Friday, July 29, 2011

US Debt Default Could Prevent Necessary FDIC Deposit Insurance Payments

As of December 31, 2010, the financial statements for the FDIC Deposit Insurance Fund (DIF) showed the fund holding a face value of $12.3 billion of US Treasury obligations. The DIF also holds $27.1 billion of cash and cash equivalents, which consists of overnight US Treasury obligations. In total, 49 percent of the deposit insurance fund's assets of $81.1 billion are US debt.

The US debt is likely also the most liquid part of the insurance fund total holdings. Additionally, the DIF received $205 million in income from interest payments on its US debt holdings.

If there is a US default on its debt obligations and also a bank failure, will the FDIC have the needed liquid assets to pay insured depositors and deal with any bank failures during the period of default? There could easily be bank failure situations where the FDIC is cash constrained and unable to pay deposit insurance claims during a US debt default, effectively delaying payments on deposit insurance claims.

As stated in the FDIC deposit insurance fund financial statements:
Investment in U.S. Treasury Obligations
DIF funds are required to be invested in obligations of the United States or in obligations guaranteed as to principal and interest by the United States. The Secretary of the Treasury must approve all such investments in excess of $100,000 and has granted the FDIC approval to invest DIF funds only in U.S. Treasury obligations that are purchased or sold exclusively through the Bureau of the Public Debt’s Government Account Series (GAS) program.
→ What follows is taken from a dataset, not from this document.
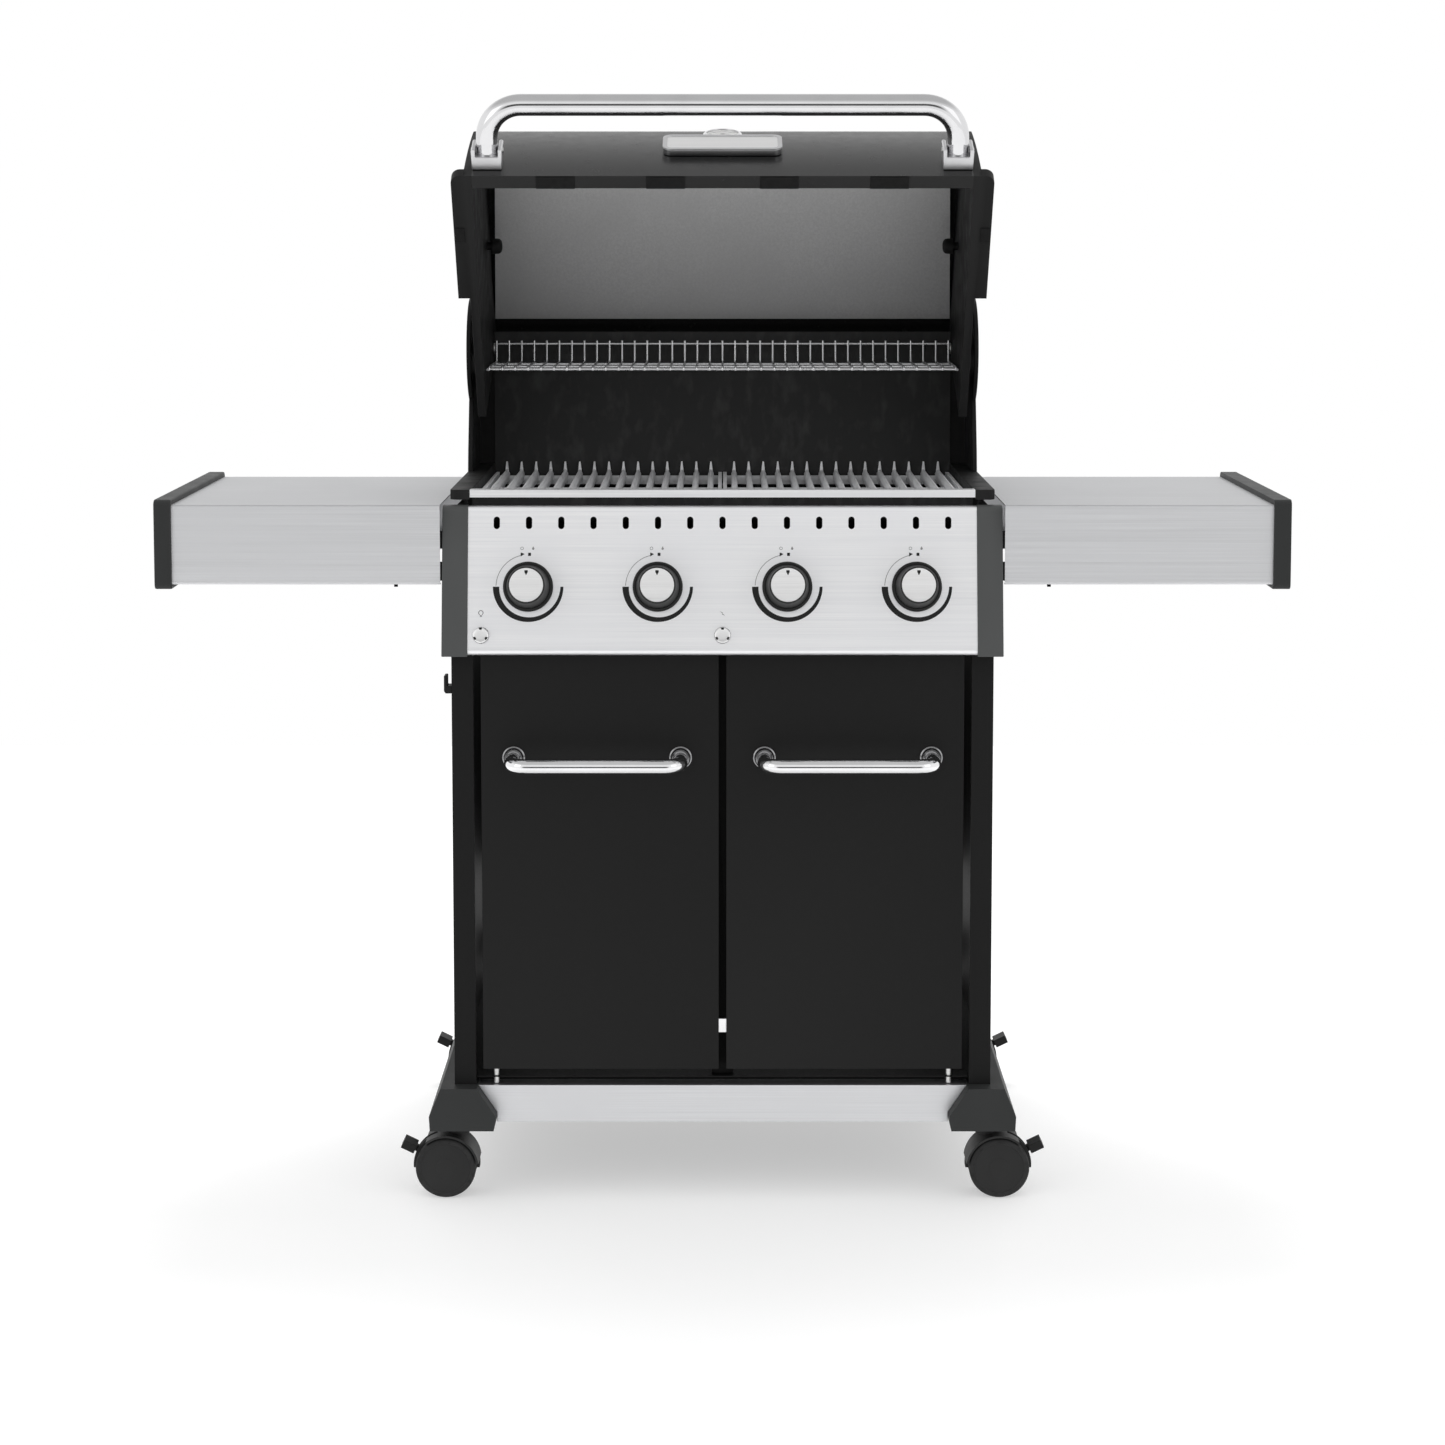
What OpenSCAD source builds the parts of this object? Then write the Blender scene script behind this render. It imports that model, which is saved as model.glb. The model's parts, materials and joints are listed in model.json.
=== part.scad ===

The DIF’s investments in U.S. Treasury obligations are classified as available-for-sale. Securities designated as available-for-sale are shown at fair value. Unrealized gains and losses are reported as other comprehensive income. Realized gains and losses are included in the Statement of Income and Fund Balance as components of net income. Income on securities is calculated and recorded on a daily basis using the effective interest or straight-line method depending on the maturity of the security.